American business and political organization

The Leadership Now Project (LNP) is a nonprofit membership group for business leaders who seek to "protect and renew American democracy." For 2023–2024, the group stated that its goals were to educate business professionals about democracy, reform elections, and, as a 501(c)(4) organization, support "moderate candidates" in U.S. elections.

The New York Times described LNP as a "coalition of 400 politically active current and retired executives". The Associated Press described LNP as a "group of business executives, academics and thought leaders." Bloomberg described LNP as a "group of business leaders who had organized to counter what they saw as threats to democracy during the last Trump administration."

== History ==
The Leadership Now Project was founded in 2017 by Daniella Ballou-Aares as President, Vicky Hausman (now with Forward Majority) as Treasurer, and Katherine Cousins as Secretary. Ballou-Aares is the CEO of LNP.

The New York Times described Ballou-Aares as a "business executive who was a senior State Department adviser during the Obama administration."

By 2024, the group was vocal in warning about the "threats posed by a second term of Donald Trump.”

On July 5, 2024, 168 LNP members signed a letter which urged Joe Biden to end his 2024 re-election bid.

== Affiliates & partners ==
Leadership Now Project's affiliates and partners include Leadership Now Arizona, Leadership Now Ohio, and the Wisconsin Business Leaders for Democracy (WBLD).

== Members ==
Members of LNP include
- Eddie Fishman, the managing director of the investment management firm D.E. Shaw & Company
- John Pepper, a former CEO of Procter & Gamble
- Paul Tagliabue, a former commissioner of the National Football League (NFL) (died 2025)
- Jeni Britton, the founder of Jeni's Splendid Ice Creams
- Thomas W. Florsheim Jr., CEO of the Weyco Group
- Sachin Shivram, CEO of Wisconsin Aluminum Foundry

== Activities ==
Prior to the 2020 election, the Project arranged for more than 50 business leaders to issue a statement about election integrity.

In 2024, LNP submitted an amicus brief to oppose immunity from prosecution for President Donald Trump. It also supported an anti-gerrymandering ballot initiative in Ohio.

In June 2024, LNP issued a pledge, signed by business leaders, that it asked to be signed by presidential candidates. The six commitments of the pledge include the "peaceful transition of power, in victory or defeat."

In 2024, Melinda Gates participated in LNP's Annual Meeting in New York.

The group has also attracted criticism, such as its lack of practical action for the leaders' companies to reduce "income and wealth inequality" and improve job security.

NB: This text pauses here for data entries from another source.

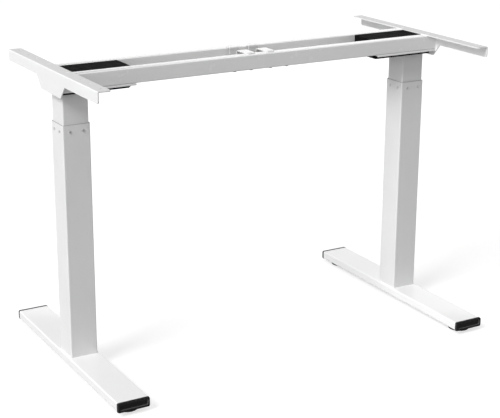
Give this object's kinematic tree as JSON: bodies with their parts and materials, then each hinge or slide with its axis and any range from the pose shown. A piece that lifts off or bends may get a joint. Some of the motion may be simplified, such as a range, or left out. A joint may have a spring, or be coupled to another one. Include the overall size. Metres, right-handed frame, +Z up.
{
  "type": "standing desk frame",
  "caption": "Electric height-adjustable desk frame: telescoping square columns on flat feet, joined by a widening pair of cross rails with side brackets for a desktop.",
  "frame": {"origin": "floor level, midway between the legs and between the feet's ends", "axes": "+X along the cross rails to the right leg, -Y to the front, +Z up"},
  "size_m": [1.15, 0.696, 0.81],
  "materials": {
    "white_powder_coat": "fine satin powder coat",
    "black_plastic": "fine moulded grain",
    "rubber": "matt",
    "bare_steel": "drawn, lightly oiled",
    "pale_plastic": "moulded acetal",
    "dark_screws": "blackened steel",
    "white_screws": "white painted heads",
    "motor_steel": "dark painted housing"
  },
  "bodies": {
    "left_leg_base": {"left_foot": "white_powder_coat", "left_front_foot_cap": "black_plastic", "left_rear_foot_cap": "black_plastic", "left_outer_column": "white_powder_coat", "left_base_plate": "bare_steel", "left_foot_bolts": "dark_screws", "left_nut_tube": "bare_steel", "left_spindle_nut": "pale_plastic", "left_guide_pads": "pale_plastic", "left_guide_screws": "bare_steel"},
    "left_frame_half": {"left_inner_column": "white_powder_coat", "left_slide_pads": "pale_plastic", "left_head_plate": "white_powder_coat", "left_rail_bolts": "dark_screws", "left_gear_motor": "motor_steel", "left_spindle_bearing": "bare_steel", "left_motor_cover": "black_plastic", "left_motor_pan": "black_plastic", "left_lead_grommet": "rubber", "left_front_rail": "white_powder_coat", "left_rear_rail": "white_powder_coat", "left_lock_screws": "dark_screws", "left_cross_strap": "white_powder_coat", "left_strap_screws": "white_screws", "left_side_bracket": "white_powder_coat", "left_bracket_screws": "white_screws"},
    "sleeves": {"front_sleeve": "bare_steel", "rear_sleeve": "bare_steel"},
    "right_frame_half": {"right_inner_column": "white_powder_coat", "right_slide_pads": "pale_plastic", "right_head_plate": "white_powder_coat", "right_rail_bolts": "dark_screws", "right_gear_motor": "motor_steel", "right_spindle_bearing": "bare_steel", "right_motor_cover": "black_plastic", "right_motor_pan": "black_plastic", "right_lead_grommet": "rubber", "right_front_rail": "white_powder_coat", "right_rear_rail": "white_powder_coat", "right_lock_screws": "dark_screws", "right_cross_strap": "white_powder_coat", "right_strap_screws": "white_screws", "right_side_bracket": "white_powder_coat", "right_bracket_screws": "white_screws"},
    "right_leg_base": {"right_foot": "white_powder_coat", "right_front_foot_cap": "black_plastic", "right_rear_foot_cap": "black_plastic", "right_outer_column": "white_powder_coat", "right_base_plate": "bare_steel", "right_foot_bolts": "dark_screws", "right_nut_tube": "bare_steel", "right_spindle_nut": "pale_plastic", "right_guide_pads": "pale_plastic", "right_guide_screws": "bare_steel"},
    "left_lead_screw": {"left_lead_screw": "bare_steel"},
    "left_front_glide": {"left_front_glide": "black_plastic"},
    "left_rear_glide": {"left_rear_glide": "black_plastic"},
    "right_lead_screw": {"right_lead_screw": "bare_steel"},
    "right_front_glide": {"right_front_glide": "black_plastic"},
    "right_rear_glide": {"right_rear_glide": "black_plastic"}
  },
  "joints": [
    {"name": "left_lift", "type": "slide", "parent": "left_leg_base", "child": "left_frame_half", "axis": [0, 0, 1], "range_m": [-0.065, 0.415]},
    {"name": "width_slide", "type": "slide", "parent": "left_frame_half", "child": "right_frame_half", "axis": [1, 0, 0], "range_m": [0, 0.45]},
    {"name": "sleeve_slide", "type": "slide", "parent": "left_frame_half", "child": "sleeves", "axis": [1, 0, 0], "range_m": [0, 0.225]},
    {"name": "right_lift", "type": "slide", "parent": "right_frame_half", "child": "right_leg_base", "axis": [0, 0, -1], "range_m": [-0.065, 0.415]},
    {"name": "left_spindle_turn", "type": "hinge", "parent": "left_frame_half", "child": "left_lead_screw", "pos_m": [-0.524, 0, 0.5], "axis": [0, 0, 1], "continuous": true},
    {"name": "right_spindle_turn", "type": "hinge", "parent": "right_frame_half", "child": "right_lead_screw", "pos_m": [0.524, 0, 0.5], "axis": [0, 0, 1], "continuous": true},
    {"name": "left_front_glide_screw", "type": "slide", "parent": "left_leg_base", "child": "left_front_glide", "axis": [0, 0, -1], "range_m": [0, 0.012]},
    {"name": "left_rear_glide_screw", "type": "slide", "parent": "left_leg_base", "child": "left_rear_glide", "axis": [0, 0, -1], "range_m": [0, 0.012]},
    {"name": "right_front_glide_screw", "type": "slide", "parent": "right_leg_base", "child": "right_front_glide", "axis": [0, 0, -1], "range_m": [0, 0.012]},
    {"name": "right_rear_glide_screw", "type": "slide", "parent": "right_leg_base", "child": "right_rear_glide", "axis": [0, 0, -1], "range_m": [0, 0.012]}
  ],
  "couplings": [
    {"joint": "right_lift", "follows": "left_lift", "ratio": 1},
    {"joint": "sleeve_slide", "follows": "width_slide", "ratio": 0.5},
    {"joint": "left_spindle_turn", "follows": "left_lift", "rad_per_m": 392.7},
    {"joint": "right_spindle_turn", "follows": "left_lift", "rad_per_m": 392.7}
  ]
}
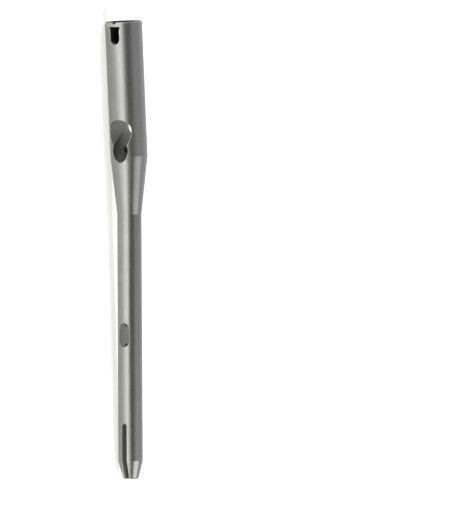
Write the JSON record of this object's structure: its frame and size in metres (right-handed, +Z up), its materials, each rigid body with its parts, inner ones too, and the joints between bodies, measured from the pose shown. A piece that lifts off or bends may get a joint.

=== 2024 US Presidential election ===
In the run-up to the 2024 U.S. presidential elections and after the first Presidential debate organized by CNN in Atlanta, Ballou-Aares of LNP explained on CNN's Quest Means Business about why LNP believes Joe Biden should withdraw from the race. Ballou-Aares told Michelle Fleury of the BBC how more than 80% of the membership of LNP believed going public about asking President Joe Biden to pass the torch was the right thing to do.

LNP issued a statement asking President Biden to step aside and not run for re-election, with a private letter from 168 business professionals.

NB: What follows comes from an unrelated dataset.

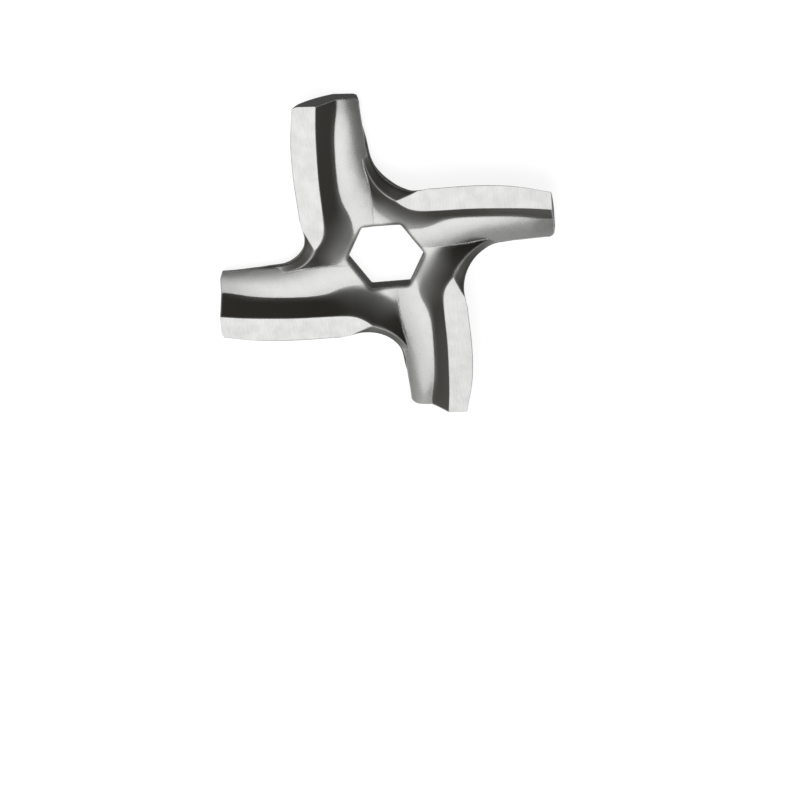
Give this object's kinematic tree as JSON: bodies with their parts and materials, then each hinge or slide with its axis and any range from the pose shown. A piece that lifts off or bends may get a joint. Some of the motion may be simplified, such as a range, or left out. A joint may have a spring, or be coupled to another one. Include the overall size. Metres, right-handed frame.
{
  "type": "meat grinder knife",
  "caption": "Four-armed swirl-shaped cutting knife with a hexagonal drive hole and ground cutting lands, for a small meat grinder.",
  "frame": {"origin": "centre of the drive hole, in the plane of the flat base face", "axes": "+Z along the grinder's axis from the base face to the ground cutting lands; +X along one arm, through a corner of the hexagonal hole; +Y along the next arm"},
  "size_m": [0.0452, 0.0452, 0.0041],
  "materials": {
    "steel": "cast and smoothed, lands and base face ground"
  },
  "bodies": {
    "root": {"knife": "steel"}
  },
  "joints": []
}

In the statement, LNP described the possibility of a second Trump term “an existential threat to American democracy”. The statement noted that at the first presidential debate in Atlanta, Mr. Biden “failed to effectively make the case against Trump, and we now fear the risk of a devastating loss in November.”

In September 2024, LNP endorsed Kamala Harris for president.

In October 2024, The Financial Times quoted Ballou-Aares of LNP in its article titled Kamala Harris's Wall Street charm offensive begins to pay off as saying: "People had been staying out, giving to congressional campaigns and preparing for the worst . . . they are now engaged."

== 2025 activities ==
It conducted a poll with Harris in April among business leaders, a majority of whom expressed varying degrees of concern about the impact of the tariffs on the U.S. economy's global standing and health.

It issued an open letter in June signed among others by LinkedIn founder Reid Hoffman, former Unilever CEO Paul Polman, former American Airlines CEO Robert Crandall, John E. Pepper Jr., Jeni Britton, and Tom Florsheim. The letter criticized the Trump administration's education policy, including visa restrictions on students and Trump's attacks on various universities.

Florsheim, Anoop Prakash, and David Lubar wrote an op-ed in the Milwaukee Journal Sentinel supporting Susan Crawford in the 2025 Wisconsin Supreme Court election.

In April, Florsheim was quoted in an AP story on Trump's on-again-off-again tariffs.
In August, Bloomberg Businessweek reported LNP's work to counter partisan gerrymandering efforts in states such as Wisconsin.
LNP has worked with officials in New York to stop the deployment of federal forces in New York City.

A Harris poll conducted in October revealed widespread concern among senior business leaders about the impact of the current political and legal climate.

LNP highlights candidates in each election cycle and it has released the names of the Congressional candidates it recommends for the 2026 election cycle.

== Awards ==
The Leadership Now Project won an Anthem Award in 2024 for its work in Ohio and Wisconsin.